In contrast to the uncertainty about the hoşafs, we can determine all of the sherbets produced in the helvahâne. These are violet, rose, rose and lemon, red rose, water lily, karabaş (Lavandula stoechas), mulberry, jujube, quince, quince leaf, sour cherry, tamarind, calendula, usul, dinarî and fumitory, and eczâ (medicinal) sherbet obtained from various herbal mixtures114. Sherbets brought from the provinces included hummas from Egypt, rhubarb (Rheum ribes) from Damascus, pomegranate from Bursa and barberry from Edirne, as well as red rose and rose-lemon sherbets from Edirne115. Lemon juice (limon suyu), which can be considered a sort of sherbet, though made at the palace, was made from lemons procured from the islands of Kos and Chios as well as the town of Alanya, considered the greatest centers of citrus production of the period116. On hot summer days, snow collected in winter from Istanbul and stored, and ice from Uludağ near Bursa was added to cool the drinks117. The great majority of the sherbets produced in the helvahâne were for day-to-day consumption, but several others not mentioned here were used in the treatment of illness118.
Boza was produced in quite large amounts in the palace. Records concerning boza in the kitchen records are limited the amount of rice procured for boza making. In 260 kile (6.7 tons) in 1626, 293 kile (7.5 tons) in 1631 and 151 kile (3.9 tons) in 1638 were used in the production of this drink119. These high numbers indicate that the drinking of boza held a significant place in palace culture.

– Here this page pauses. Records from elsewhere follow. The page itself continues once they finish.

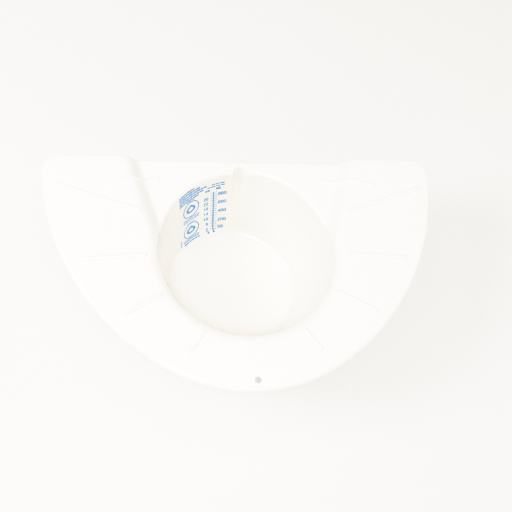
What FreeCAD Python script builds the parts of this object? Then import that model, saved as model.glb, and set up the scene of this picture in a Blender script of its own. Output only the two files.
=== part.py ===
import FreeCAD, Part
import math
import os
from FreeCAD import Vector

# Commode specimen pan: a one-piece moulded polypropylene bowl under a horseshoe flange,
# with a measuring scale printed in ink on the inside of the bowl.
# Millimetres. +Z is up in use, +Y points to the straight side, X is across the pan, and the
# origin is the centre of the flat base, under the middle of the bowl.

# ---------------------------------------------------------------- driving dimensions
WALL = 1.5                      # thickness of the moulding everywhere

FLANGE_TOP = 103.6              # height of the flange's upper face
LEDGE_TOP = 93.5                # height of the recessed pouring ledge
HALF_WIDTH = 170.0              # from the centre line to the widest point of the flange
TIP_REACH = 122.0               # from the bowl's axis to the round end of the flange
STRAIGHT_REACH = 86.7           # from the bowl's axis to the straight side
TIP_RADIUS = 135.0              # plan radius of the round end
TIP_SWEEP = 31.0                # half angle of the round end, in degrees
CORNER_RADIUS = 14.0            # plan radius of the two shoulders' corners
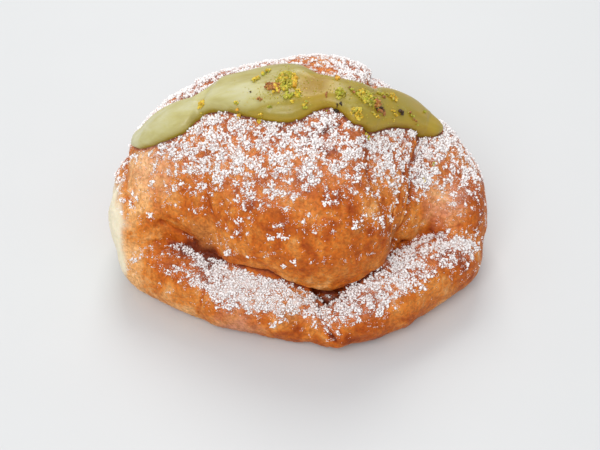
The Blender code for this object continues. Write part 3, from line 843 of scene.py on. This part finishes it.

Coffee became available in Istanbul in the mid 16th century and as it became popular over a short period, a whole culture grew up around its consumption120. However it is not known precisely when the residents of the palace became acquainted with it. The first records in the kitchen registers concerning this luxury item are from the first half of the 17th century, and show the procurement of sugar for coffee121. Coffee was undoubtedly brought from Egypt for the palace residents during this period122, but as it was not paid for out of the kitchen budget, the amounts and prices are not included in the bookkeeping. It was only in the second half of the 17th century that payment for coffee began to be taken from the kitchen budget123. The drinking of coffee was the exclusive privilege of an elite group made up of the sultan, the mother of the sultan, the upper ranks in the harem, the members of the Divan and the palace lords124.